A household insuring four vehicles may find that Carrier A offers the lowest multi-car auto premium but Carrier B offers the lowest homeowners premium. Bundling with Carrier A raises the home premium above Carrier B's standalone rate. Bundling with Carrier B raises the auto premium above Carrier A's multi-car rate. In this scenario, keeping auto with Carrier A and home with Carrier B produces the lowest combined cost, even without a bundle discount.
Run the math on paper. Add the standalone auto premium from the carrier with the best multi-car rate to the standalone home premium from the carrier with the best home rate. Compare that total to the bundled total from each carrier. If the separate-policy total is lower, bundling costs you money. This outcome is common in states where home insurance rates vary widely by carrier but auto rates cluster tightly, or where a carrier dominates the auto market but prices home coverage above competitors.
National Auto Premium Range
$61.38–$119.87/mo
The national average auto insurance premium ranges from $61.38 to $119.87 per month across all driver profiles. Multi-car households typically pay toward the lower end of this range per vehicle due to the multi-car discount, but bundling can shift the per-vehicle rate upward if the carrier re-prices the auto policy when applying the bundle.
NAIC 2023
State-Specific Considerations for Bundling
State minimum liability requirements and home insurance market conditions affect whether bundling saves money. States with high minimum liability limits or mandatory coverage types increase the base auto premium, which makes the multi-car discount more valuable in dollar terms. If bundling erases that discount, the cost increase is larger in high-minimum states than in low-minimum states.
Home insurance rates vary by state due to weather risk, construction costs, and claims frequency. States with high homeowners premiums—such as Florida, Louisiana, and Texas—often see larger bundle discounts in dollar terms because the percentage discount applies to a higher base premium. But if the auto side of the bundle re-rates your vehicles individually and removes the multi-car discount, the home savings may not offset the auto increase. Compare both line items in the quote, not just the combined total.
What to Do Right Now
Request standalone quotes for auto with the multi-car discount and for home from at least three carriers that write both products in your state. Then request bundled quotes from the same carriers showing the auto premium, home premium, and combined total after the bundle discount. Compare the auto line item in the bundled quote to the standalone multi-car auto premium. If the bundled auto premium is higher, the bundle is costing you money on the auto side regardless of the combined total.

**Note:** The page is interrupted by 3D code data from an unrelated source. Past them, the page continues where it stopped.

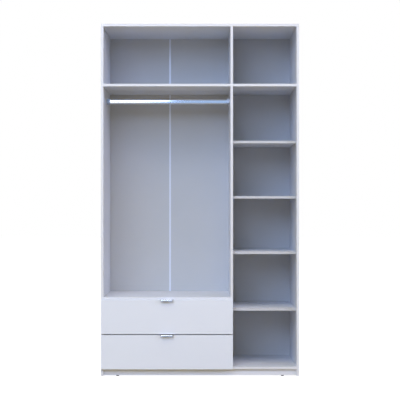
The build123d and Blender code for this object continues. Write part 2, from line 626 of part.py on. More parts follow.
def ball_cage(way, base, start, row):
    """A thin steel cage with a row of balls above and a row below, halfway along the runner."""
    cage_start = (RUNNER_LENGTH - CAGE_LENGTH) / 2
    first_ball = cage_start + (CAGE_LENGTH - (BALLS_PER_ROW - 1) * BALL_PITCH) / 2
    with BuildSketch(runner_plane(way, base, cage_start)) as section:
        with Locations(((start + CAGE_REACH) / 2, 0)):
            Rectangle(CAGE_REACH - start, 2 * row + CAGE_STEEL)
        with Locations(((start + CAGE_REACH) / 2 + CAGE_STEEL, 0)):
            Rectangle(CAGE_REACH - start, 2 * row - CAGE_STEEL, mode=Mode.SUBTRACT)
    extrude(section.sketch, amount=-way * CAGE_LENGTH)
    wall_x = LEFT_IN if way > 0 else DIVIDER_LEFT
    ball_ys = [RUNNER_FRONT_Y + first_ball + n * BALL_PITCH for n in range(BALLS_PER_ROW)]
    ball_zs = [runner_z(base) - row, runner_z(base) + row]
    with Locations(*places([wall_x + way * BALL_OFF_WALL], ball_ys, ball_zs, UPWARDS)):
        Cylinder(BALL_R + BALL_PLAY, 2 * CAGE_STEEL, mode=Mode.SUBTRACT)
        Sphere(BALL_R)


OUTER_ROW = (OUTER_HALF - STEEL + MIDDLE_HALF) / 2  # a row's height from the runner's middle
INNER_ROW = (MIDDLE_HALF - STEEL + INNER_HALF) / 2

for name, base in DRAWERS.items():
    drawer_screws = {
        way: places(
            [LEFT_IN + RUNNER_GAP - STEEL if way > 0 else DIVIDER_LEFT - RUNNER_GAP + STEEL],
            screw_ys(DRAWER_SCREW_ENDS),
            [runner_z(base)],
            LEFTWARDS if way > 0 else RIGHTWARDS,
        )
        for way in SIDES.values()
    }

    with BuildPart() as outer_members:
        for way in SIDES.values():
            channel(way, base, 0.0, OUTER_REACH, OUTER_HALF)
        with Locations(*left_runner_screws, *right_runner_screws):
            wood_screw(PLAY, Mode.SUBTRACT)
    save(outer_members, f"{name}_runner_outer_members")

    with BuildPart() as middle_members:
        for way in SIDES.values():
            channel(way, base, MIDDLE_START, MIDDLE_REACH, MIDDLE_HALF)
    save(middle_members, f"{name}_runner_middle_members")

    with BuildPart() as inner_members:
        for way in SIDES.values():
            channel(way, base, INNER_START, RUNNER_GAP, INNER_HALF, web_outside=False)
        with Locations(*drawer_screws[1], *drawer_screws[-1]):
            wood_screw(PLAY, Mode.SUBTRACT)
    save(inner_members, f"{name}_runner_inner_members")

    with BuildPart() as outer_cages:
        for way in SIDES.values():
            ball_cage(way, base, OUTER_CAGE_START, OUTER_ROW)
    save(outer_cages, f"{name}_runner_outer_ball_cages")

    with BuildPart() as inner_cages:
        for way in SIDES.values():
            ball_cage(way, base, INNER_CAGE_START, INNER_ROW)
    save(inner_cages, f"{name}_runner_inner_ball_cages")

    # ------------------------------------------------------------------ drawer
    box_z = base + BOX_RISE
    box_top = box_z + BOX_HEIGHT
    front_top = base + FRONT_HEIGHT
    base_z = box_z + BASE_RISE
    box_inner_left = BOX_LEFT + BOARD
    box_inner_right = BOX_RIGHT - BOARD
    box_inner_rear = BOX_REAR_Y - BOARD
    side_middles = (BOX_LEFT + BOARD / 2, BOX_RIGHT - BOARD / 2)
    bolt_zs = (box_z + CAM_INSET, box_top - CAM_INSET)
    corner_screw_zs = (box_z + RUNNER_RISE + OUTER_HALF + BOX_SCREW_INSET, box_top - BOX_SCREW_INSET)
    corner_screws = places([BOX_LEFT], [BOX_REAR_Y - BOARD / 2], corner_screw_zs, LEFTWARDS)
    corner_screws += places([BOX_RIGHT], [BOX_REAR_Y - BOARD / 2], corner_screw_zs, RIGHTWARDS)
    pull_screws = places(
        [PULL_X - PULL_SCREW_SPACING / 2, PULL_X + PULL_SCREW_SPACING / 2],
        [FRONT_REAR_Y + PULL_WALL],
        [front_top - PULL_SCREW_DROP],
        BACKWARDS,
    )
    bolt_reach = CAM_DISTANCE - CAM_R + BOLT_IN_CAM  # from the front's rear face
    groove_low = (box_inner_left - GROOVE_DEPTH, FRONT_REAR_Y - GROOVE_DEPTH, base_z - GROOVE_PLAY)
    groove_high = (
        box_inner_right + GROOVE_DEPTH,
        box_inner_rear + GROOVE_DEPTH,
        base_z + SHEET + GROOVE_PLAY,
    )

    with BuildPart() as front:
        slab(
            (LEFT_OUT + FRONT_REVEAL, FRONT_FACE_Y, base),
            (DIVIDER_RIGHT - FRONT_REVEAL, FRONT_REAR_Y, front_top),
        )
        fillet(front.edges(), FRONT_RADIUS)
        slab(groove_low, groove_high, mode=Mode.SUBTRACT)
        with Locations(*places(side_middles, [FRONT_REAR_Y], bolt_zs, BACKWARDS)):
            bore(BOLT_R + PLAY, BOLT_IN_FRONT + PLAY)
        with Locations(*pull_screws):
            wood_screw(PLAY, Mode.SUBTRACT)
    save(front, f"{name}_drawer_front")

    for (place, way), outer_x in zip(SIDES.items(), (BOX_LEFT, BOX_RIGHT)):
        inner_x = outer_x + way * BOARD
        cam_normal = RIGHTWARDS if way > 0 else LEFTWARDS
        with BuildPart() as box_side:
            slab((outer_x, FRONT_REAR_Y, box_z), (inner_x, BOX_REAR_Y, box_top))
            slab(groove_low, groove_high, mode=Mode.SUBTRACT)
            with Locations(*places([outer_x + way * BOARD / 2], [FRONT_REAR_Y], bolt_zs, FORWARDS)):
                bore(BOLT_R + PLAY, bolt_reach + PLAY)
            with Locations(*places([inner_x], [FRONT_REAR_Y + CAM_DISTANCE], bolt_zs, cam_normal)):
                bore(CAM_R + PLAY, CAM_LENGTH + PLAY)
            with Locations(*corner_screws):
                confirmat(PLAY, Mode.SUBTRACT)
            with Locations(*drawer_screws[way]):
                wood_screw(PLAY, Mode.SUBTRACT)
        save(box_side, f"{name}_drawer_side_{place}")

    with BuildPart() as box_back:
        slab((box_inner_left, box_inner_rear, box_z), (box_inner_right, BOX_REAR_Y, box_top))
        slab(groove_low, groove_high, mode=Mode.SUBTRACT)
        with Locations(*corner_screws):
            confirmat(PLAY, Mode.SUBTRACT)
    save(box_back, f"{name}_drawer_back")

    with BuildPart() as box_base:
        slab(
            (groove_low[0] + BASE_END_GAP, groove_low[1] + BASE_END_GAP, base_z),
            (groove_high[0] - BASE_END_GAP, groove_high[1] - BASE_END_GAP, base_z + SHEET),
        )
    save(box_base, f"{name}_drawer_base")

    with BuildPart() as cam_fittings:
        with Locations(*places([box_inner_left], [FRONT_REAR_Y + CAM_DISTANCE], bolt_zs, RIGHTWARDS)):
            Cylinder(CAM_R, CAM_LENGTH, align=BELOW)
        with Locations(*places([box_inner_right], [FRONT_REAR_Y + CAM_DISTANCE], bolt_zs, LEFTWARDS)):
            Cylinder(CAM_R, CAM_LENGTH, align=BELOW)
        with Locations(*places(side_middles, [FRONT_REAR_Y], bolt_zs, FORWARDS)):
            bore(BOLT_R + PLAY, bolt_reach + PLAY)
        with Locations(*places(side_middles, [FRONT_REAR_Y - BOLT_IN_FRONT], bolt_zs, FORWARDS)):
            Cylinder(BOLT_R, BOLT_IN_FRONT + bolt_reach, align=BELOW)
    save(cam_fittings, f"{name}_drawer_cam_fittings")

    with BuildPart() as box_screws:
        with Locations(*corner_screws):
            confirmat()
            bore(KEY_R, KEY_DEPTH)
    save(box_screws, f"{name}_drawer_corner_screws")

    with BuildPart() as wood_screws:
        with Locations(*pull_screws, *drawer_screws[1], *drawer_screws[-1]):
            wood_screw()
    save(wood_screws, f"{name}_drawer_wood_screws")

    nose_y = FRONT_FACE_Y - PULL_PROJECTION
    with BuildPart() as pull:
        with BuildSketch(Plane.YZ.offset(PULL_X - PULL_WIDTH / 2)) as section:
            with BuildLine():
                Polyline(
                    (FRONT_REAR_Y, front_top - PULL_FLANGE),
                    (FRONT_REAR_Y, front_top),
                    (nose_y + PULL_WALL, front_top),
                    (nose_y + PULL_WALL, front_top - PULL_LIP),
                    (nose_y, front_top - PULL_LIP),
                    (nose_y, front_top + PULL_WALL),
                    (FRONT_REAR_Y + PULL_WALL, front_top + PULL_WALL),
                    (FRONT_REAR_Y + PULL_WALL, front_top - PULL_FLANGE),
                    close=True,
                )
            make_face()
            for corner, radius in (
                ((nose_y, front_top + PULL_WALL), PULL_NOSE_R),
                ((nose_y + PULL_WALL, front_top), PULL_NOSE_R - PULL_WALL),
                ((FRONT_REAR_Y + PULL_WALL, front_top + PULL_WALL), PULL_BEND_R),
            ):
                fillet(section.vertices().sort_by_distance((*corner, 0))[0], radius)
        extrude(amount=PULL_WIDTH)
        with BuildSketch(Plane.XY.offset(front_top - PULL_FLANGE)) as plan:
            with Locations((PULL_X, (nose_y + FRONT_REAR_Y + PULL_WALL) / 2)):
                Rectangle(PULL_WIDTH, FRONT_REAR_Y + PULL_WALL - nose_y)
            fillet(plan.vertices().group_by(Axis.Y)[0], PULL_CORNER_R)
        extrude(amount=PULL_FLANGE + PULL_WALL, mode=Mode.INTERSECT)
        with Locations(*pull_screws):
            wood_screw(PLAY, Mode.SUBTRACT)
    save(pull, f"{name}_drawer_pull")
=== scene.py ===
import logging
import math
from dataclasses import dataclass
from enum import Enum

import bpy
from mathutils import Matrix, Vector


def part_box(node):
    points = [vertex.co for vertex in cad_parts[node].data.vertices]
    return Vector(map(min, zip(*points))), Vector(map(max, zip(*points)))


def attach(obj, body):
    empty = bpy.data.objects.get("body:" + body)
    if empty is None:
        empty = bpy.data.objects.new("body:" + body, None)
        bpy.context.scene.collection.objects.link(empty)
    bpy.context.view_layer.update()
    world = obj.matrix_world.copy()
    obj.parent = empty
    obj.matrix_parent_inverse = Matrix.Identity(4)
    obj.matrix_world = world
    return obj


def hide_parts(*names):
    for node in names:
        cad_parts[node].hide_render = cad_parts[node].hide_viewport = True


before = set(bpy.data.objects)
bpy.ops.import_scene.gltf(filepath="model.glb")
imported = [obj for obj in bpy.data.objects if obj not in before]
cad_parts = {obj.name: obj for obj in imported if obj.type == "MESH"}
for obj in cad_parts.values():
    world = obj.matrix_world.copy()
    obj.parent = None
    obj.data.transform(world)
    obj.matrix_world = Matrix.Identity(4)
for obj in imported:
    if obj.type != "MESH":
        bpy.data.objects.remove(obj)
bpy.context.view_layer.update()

# The open wardrobe's looks: melamine boards, hardboard back, chromed rail, satin drawer pulls.
# Sizes are in metres throughout.

log = logging.getLogger("wardrobe")
Point = tuple[float, float, float]
Colour = tuple[float, float, float]
MM = 0.001
HAIR = 0.01 * MM  # points closer than this are in one place
CLEAR = 1 * MM  # how far a cutter stands past what it cuts
FACING = 0.9  # a face looks in a direction when its normal has this share of it
SMOOTH_UP_TO = math.radians(35.0)  # a sharper edge stays sharp in the shading
COAT_ROUGHNESS = 0.15
WORN_ROUGHNESS = 0.25  # what full wear adds
BARE_ROUGHNESS = 0.85  # uncoated board


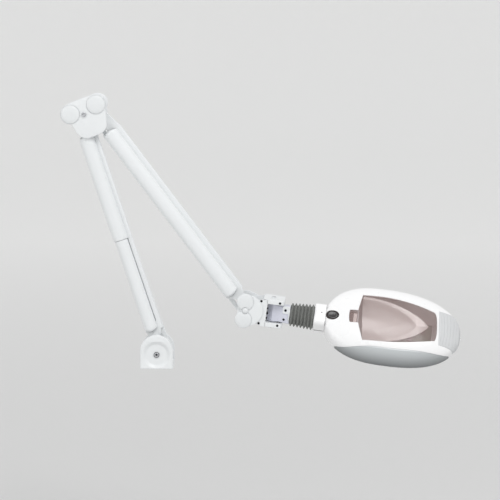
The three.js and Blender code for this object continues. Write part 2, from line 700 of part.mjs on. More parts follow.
// The head's outside, moved inward by inset
const stations = 16;
const ringCorners = 24;
function headBody(inset) {
  const positions = [];
  const [first, last] = [inset, headLength - 1.5 - Math.max(inset, 0)];
  const power = 2 / 3.2;
  for (let i = 0; i <= stations; i += 1) {
    const u = first + ((last - first) * (1 - Math.cos((Math.PI * i) / stations))) / 2;
    const inside = THREE.MathUtils.clamp(u, 0.5, headLength - 1);
    const [half, top, bottom] = [plan(inside) - inset, crown(inside) - inset, back(inside) + inset];
    for (let k = 0; k < ringCorners; k += 1) {
      const angle = (2 * Math.PI * k) / ringCorners;
      const [c, s] = [Math.cos(angle), Math.sin(angle)];
      const z = Math.sign(c) * Math.max(half, 1) * Math.abs(c) ** power;
      const rise = s > 0 ? Math.max(top - rimLevel, 1) : Math.max(rimLevel - bottom, 1);
      positions.push(headStart + u, -(rimLevel + Math.sign(s) * rise * Math.abs(s) ** power), z);
    }
  }
  const triangles = [];
  for (let i = 0; i < stations; i += 1) {
    for (let k = 0; k < ringCorners; k += 1) {
      const [a, b] = [i * ringCorners + k, i * ringCorners + ((k + 1) % ringCorners)];
      triangles.push(a, b, a + ringCorners, b, b + ringCorners, a + ringCorners);
    }
  }
  const start = positions.length / 3;
  positions.push(headStart + first, -rimLevel, 0, headStart + last, -rimLevel, 0);
  const lastRing = stations * ringCorners;
  for (let k = 0; k < ringCorners; k += 1) {
    const next = (k + 1) % ringCorners;
    triangles.push(start, next, k, start + 1, lastRing + k, lastRing + next);
  }
  const geometry = new THREE.BufferGeometry();
  geometry.setAttribute("position", new THREE.Float32BufferAttribute(positions, 3));
  geometry.setIndex(triangles);
  return geometry;
}

// A block of space: along the head line, above the head line towards the face, and across
const region = ([from, to], [low, high], [left, right]) =>
  box([headStart + from, headStart + to], [-high, -low], [left, right]);

function windowOutline(margin) {
  const { from, to, nearHalf, farHalf, bulge } = windowSize;
  const [near, far] = [nearHalf - margin, farHalf - margin];
  const tab = windowTab.half - margin;
  const edge = new THREE.Shape();
  edge.moveTo(windowTab.from + margin, -tab);
  edge.lineTo(windowTab.to + margin, -tab);
  edge.lineTo(from + margin, -near);
  edge.quadraticCurveTo((from + to) / 2 + 30, -near + 1, to - margin, -far);
  edge.quadraticCurveTo(to + 2 * bulge - margin, 0, to - margin, far);
  edge.quadraticCurveTo((from + to) / 2 + 30, near - 1, from + margin, near);
  edge.lineTo(windowTab.to + margin, tab);
  edge.lineTo(windowTab.from + margin, tab);
  return edge.getPoints(7);
}
const faceRange = [-60, 0];
const windowPrism = (margin) => plate(windowOutline(margin), ...faceRange).translate(headStart, 0, 0);
function oval(halfLength, halfWidth, low, high) {
  const disc = plate(ring(0, 0, 1, 24), -high, -low).scale(halfLength, 1, halfWidth);
  return disc.translate(headStart + button.at, 0, 0);
}

const everywhere = [-20, headLength + 20];
const across = [-headHalfWidth - 10, headHalfWidth + 10];
const outside = headBody(0);
const hollow = headBody(shellWall);
const skin = cut(outside, hollow);
// Side panels are lens shaped: low at both ends and tall in the middle
function panelOutline(high, margin) {
  const [from, to] = [panel.from - margin, panel.to + margin];
  const [middle, reach] = [(from + to) / 2, (to - from) / 2];
  const arch = Array.from({ length: 25 }, (_, i) => {
    const u = from + ((to - from) * i) / 24;
    const share = (1 - (Math.abs(u - middle) / (reach + panel.blunt)) ** 2.6) ** 0.5;
    return point(headStart + u, -(panel.low + (high - panel.low) * share + margin));
  });
  const corners = [point(headStart + to, -panel.low + margin), point(headStart + from, -panel.low + margin)];
  return [...arch, ...corners];
}
const panelRegion = (side, margin) => {
  const edges = side > 0 ? [headHalfWidth * 0.3, across[1]] : [across[0], -headHalfWidth * 0.3];
  return slab(panelOutline(side > 0 ? panel.upperHigh : panel.lowerHigh, margin), ...edges);
};
const panelLayer = cut(outside, headBody(panelRecess));
const panelRoom = cut(headBody(-1), headBody(panelRecess + gap));
const gripRegion = (margin) => {
  const half = gripHalfWidth + margin;
  return region([gripFrom - margin, headLength + 20], [gripLow - margin, 60], [-half, half]);
};
const gripLayer = cut(headBody(-gripProud), headBody(panelRecess));
const gripRoom = cut(headBody(-gripProud - 1), headBody(panelRecess + gap));
const buttonTop = crown(button.at) + button.proud;
const buttonRoom = oval(button.halfLength + button.rim + gap, button.halfWidth + button.rim + gap, 0, 60);
const neckDoor = region([-20, shellWall + 1], [-13, 11], [-15, 15]);

const faceShell = cut(
  common(skin, region(everywhere, [partingLevel, 80], across)),
  common(panelRoom, panelRegion(1, gap)),
  common(panelRoom, panelRegion(-1, gap)),
  common(gripRoom, gripRegion(gap)),
  windowPrism(0),
  buttonRoom,
  neckDoor,
);
place(head, "face_shell", faceShell, "headPaint");
const backShell = common(skin, region(everywhere, [-80, partingLevel - gap], across));
place(head, "back_shell", backShell, "headPaint");
const sides = [["upper", 1], ["lower", -1]];
for (const [name, side] of sides) {
  const sidePanel = cut(common(panelLayer, panelRegion(side, 0)), gripRegion(2 * gap));
  place(head, `side_panel_${name}`, sidePanel, "panelMetal");
}
place(head, "end_grip", cut(common(gripLayer, gripRegion(0)), windowPrism(-1)), "gripPlastic");
place(head, "window_shield", common(skin, windowPrism(gap)), "tintedWindow");

// ---------------------------------------------------------------- inside the head
const bowlLevel = crown(leaf.tip) - shellWall - bowl.under;
function ellipsoid(inset) {
  const sizes = [bowl.length - inset, bowl.depth - inset, bowl.width - inset];
  const ball = new THREE.SphereGeometry(1, 24, 14).scale(...sizes);
  return ball.translate(headStart + bowl.at, -bowlLevel, 0);
}
function leafOutline() {
  const [from, tip] = [headStart + leaf.from, headStart + leaf.tip];
  const [belly, shoulder] = [0.47, 0.81].map((share) => THREE.MathUtils.lerp(from, tip, share));
  const narrow = 0.55 * leaf.half;
  const edge = new THREE.Shape();
  edge.moveTo(from, -leaf.half);
  edge.bezierCurveTo(belly, -leaf.half, shoulder, -narrow, tip, 0);
  edge.bezierCurveTo(shoulder, narrow, belly, leaf.half, from, leaf.half);
  return edge.getPoints(9);
}
const bowlSpace = region([bowl.from, headLength], [-60, bowlLevel], across);
const rim = plate(leafOutline(), -bowlLevel, -bowlLevel + leaf.thickness);
const reflector = cut(join(common(ellipsoid(0), bowlSpace), rim), ellipsoid(bowl.wall));
place(head, "reflector", reflector, "mirror");

const source = region([sourceBlock.from, sourceBlock.to], [sourceBlock.low, sourceBlock.high], [
  -sourceBlock.half,
  sourceBlock.half,
]);
place(head, "light_source", source, "sourceBody");

const finPitch = (2 * heatSink.half - heatSink.fin) / (heatSink.fins - 1);
const finBoxes = Array.from({ length: heatSink.fins }, (_, i) => {
  const left = -heatSink.half + i * finPitch;
  const heights = [heatSink.low, heatSink.high - heatSink.base + 0.5];
  return region([heatSink.from, heatSink.to], heights, [left, left + heatSink.fin]);
});
const sinkBase = [heatSink.high - heatSink.base, heatSink.high];
const sinkPlate = region([heatSink.from, heatSink.to], sinkBase, [-heatSink.half, heatSink.half]);
place(head, "heat_sink", join(sinkPlate, ...finBoxes), "aluminium");
const boardHeights = [board.low, board.low + board.thickness];
const driverBoard = region([board.from, board.to], boardHeights, [-board.half, board.half]);
place(head, "driver_board", driverBoard, "boardGreen");

// ---------------------------------------------------------------- power button
const bezelLow = crown(button.at) - button.depth;
const bezel = cut(
  oval(button.halfLength + button.rim, button.halfWidth + button.rim, bezelLow, buttonTop - 0.6),
  oval(button.halfLength + gap, button.halfWidth + gap, bezelLow - 1, buttonTop + 1),
);
place(head, "button_bezel", bezel, "darkRubber");
const buttonSpan = [bezelLow + 3, buttonTop];
place(head, "power_button", oval(button.halfLength, button.halfWidth, ...buttonSpan), "blackGloss");

export default light;
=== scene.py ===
"""Dental operating light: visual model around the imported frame. Builds run in local millimetres."""
import json
import math

import bmesh
import bpy
from bpy.props import FloatProperty, FloatVectorProperty, IntProperty, PointerProperty
from mathutils import Matrix, Vector


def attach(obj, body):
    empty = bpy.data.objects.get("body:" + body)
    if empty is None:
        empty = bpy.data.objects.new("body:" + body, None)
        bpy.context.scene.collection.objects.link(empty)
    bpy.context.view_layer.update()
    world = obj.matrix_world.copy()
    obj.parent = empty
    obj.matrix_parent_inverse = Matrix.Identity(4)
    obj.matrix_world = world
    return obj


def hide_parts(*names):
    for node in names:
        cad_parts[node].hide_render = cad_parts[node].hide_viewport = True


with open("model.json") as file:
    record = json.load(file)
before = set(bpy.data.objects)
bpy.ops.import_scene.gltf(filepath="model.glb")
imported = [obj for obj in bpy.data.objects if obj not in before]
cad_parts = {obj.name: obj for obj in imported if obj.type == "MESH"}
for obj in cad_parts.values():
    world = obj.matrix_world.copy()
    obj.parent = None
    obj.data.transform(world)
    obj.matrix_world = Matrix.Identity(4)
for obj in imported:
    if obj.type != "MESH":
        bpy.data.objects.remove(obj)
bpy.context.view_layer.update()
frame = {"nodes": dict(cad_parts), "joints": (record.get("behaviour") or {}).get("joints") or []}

bl_info = {
    "name": "Dental Operating Light",
    "version": (1, 0, 0),
    "blender": (4, 5, 0),
    "location": "View3D > Sidebar > Operating Light",
    "description": "Builds a dental operating light on two parallelogram arms",
    "category": "Add Mesh",
}

MM = 0.001
TAU = 2 * math.pi


# ------------------------------------------------------------------ places on the object
class Place:
    """Local millimetres: X and Z in the plane of a plate or along a part, -Y towards the front."""

    def __init__(self, origin, x_axis, z_axis):
        y_axis = z_axis.cross(x_axis)
        rows = (x_axis * MM, y_axis * MM, z_axis * MM)
        self.matrix = Matrix(rows).transposed().to_4x4()
        self.matrix.translation = origin
        self.inverse = self.matrix.inverted()

    def local(self, point):
        return self.inverse @ Vector(point)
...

If separate policies produce a lower combined cost, keep them separate. You are not required to bundle. If bundling saves money on both the auto and home line items compared to standalone coverage, the bundle works. If bundling saves money on the combined total but raises the auto premium above your current multi-car rate, decide whether the home savings justify the auto increase. The math determines the answer, not the marketing.